%%
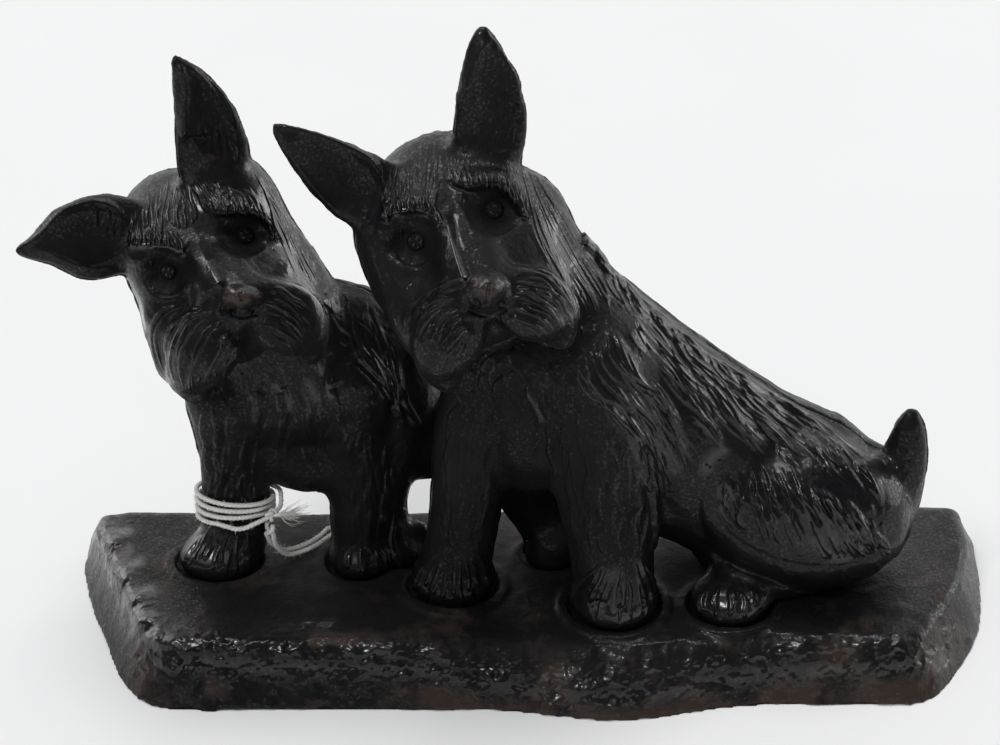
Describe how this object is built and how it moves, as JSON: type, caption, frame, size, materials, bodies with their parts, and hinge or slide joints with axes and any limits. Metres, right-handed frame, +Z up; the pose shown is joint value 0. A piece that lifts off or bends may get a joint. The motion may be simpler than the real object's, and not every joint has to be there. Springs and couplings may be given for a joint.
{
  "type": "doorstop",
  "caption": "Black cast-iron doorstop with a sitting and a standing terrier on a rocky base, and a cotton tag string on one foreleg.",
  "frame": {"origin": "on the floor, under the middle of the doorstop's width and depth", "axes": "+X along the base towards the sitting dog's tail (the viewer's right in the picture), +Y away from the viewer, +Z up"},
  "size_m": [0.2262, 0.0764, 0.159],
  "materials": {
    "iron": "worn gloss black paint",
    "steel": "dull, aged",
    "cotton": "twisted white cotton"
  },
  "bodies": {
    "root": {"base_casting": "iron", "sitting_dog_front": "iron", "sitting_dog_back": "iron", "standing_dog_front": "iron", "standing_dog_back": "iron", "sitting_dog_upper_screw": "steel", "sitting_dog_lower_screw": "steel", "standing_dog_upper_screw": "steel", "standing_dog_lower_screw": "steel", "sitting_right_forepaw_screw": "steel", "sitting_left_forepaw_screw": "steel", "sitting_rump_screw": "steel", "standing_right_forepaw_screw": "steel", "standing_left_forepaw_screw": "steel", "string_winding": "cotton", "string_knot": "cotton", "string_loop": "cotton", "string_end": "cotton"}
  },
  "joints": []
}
%%
▶ [Exercise instructions]: Write out the data exactly as it stands.

▶ [Problem solution]:
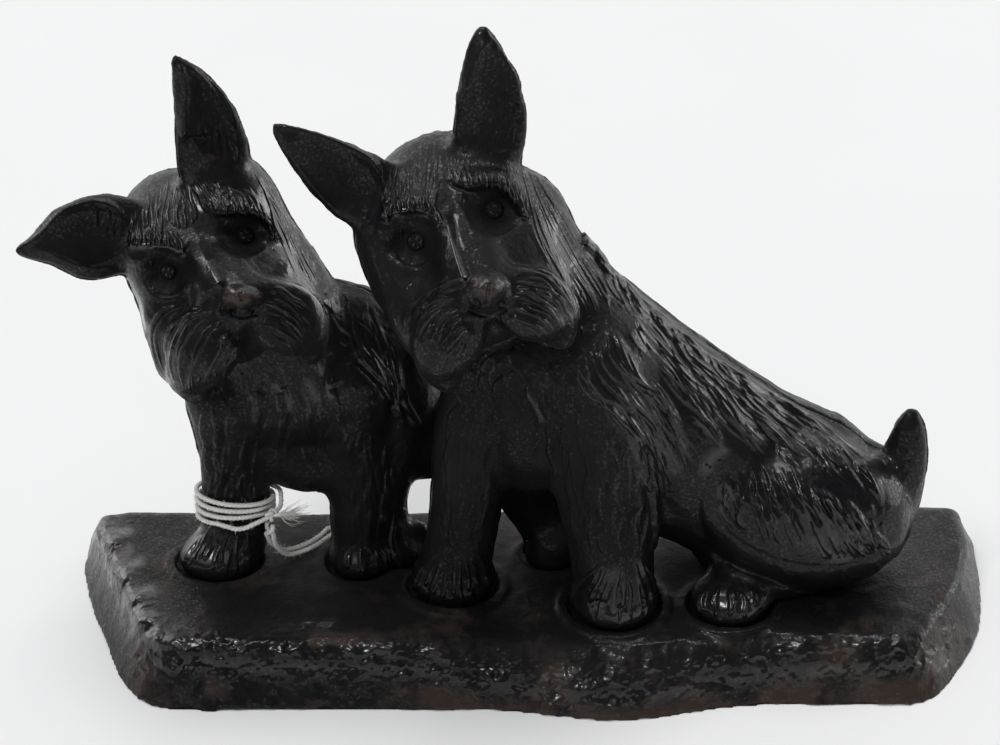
Describe how this object is built and how it moves, as JSON: type, caption, frame, size, materials, bodies with their parts, and hinge or slide joints with axes and any limits. Metres, right-handed frame, +Z up; the pose shown is joint value 0. A piece that lifts off or bends may get a joint. The motion may be simpler than the real object's, and not every joint has to be there. Springs and couplings may be given for a joint.
{
  "type": "doorstop",
  "caption": "Black cast-iron doorstop with a sitting and a standing terrier on a rocky base, and a cotton tag string on one foreleg.",
  "frame": {"origin": "on the floor, under the middle of the doorstop's width and depth", "axes": "+X along the base towards the sitting dog's tail (the viewer's right in the picture), +Y away from the viewer, +Z up"},
  "size_m": [0.2262, 0.0764, 0.159],
  "materials": {
    "iron": "worn gloss black paint",
    "steel": "dull, aged",
    "cotton": "twisted white cotton"
  },
  "bodies": {
    "root": {"base_casting": "iron", "sitting_dog_front": "iron", "sitting_dog_back": "iron", "standing_dog_front": "iron", "standing_dog_back": "iron", "sitting_dog_upper_screw": "steel", "sitting_dog_lower_screw": "steel", "standing_dog_upper_screw": "steel", "standing_dog_lower_screw": "steel", "sitting_right_forepaw_screw": "steel", "sitting_left_forepaw_screw": "steel", "sitting_rump_screw": "steel", "standing_right_forepaw_screw": "steel", "standing_left_forepaw_screw": "steel", "string_winding": "cotton", "string_knot": "cotton", "string_loop": "cotton", "string_end": "cotton"}
  },
  "joints": []
}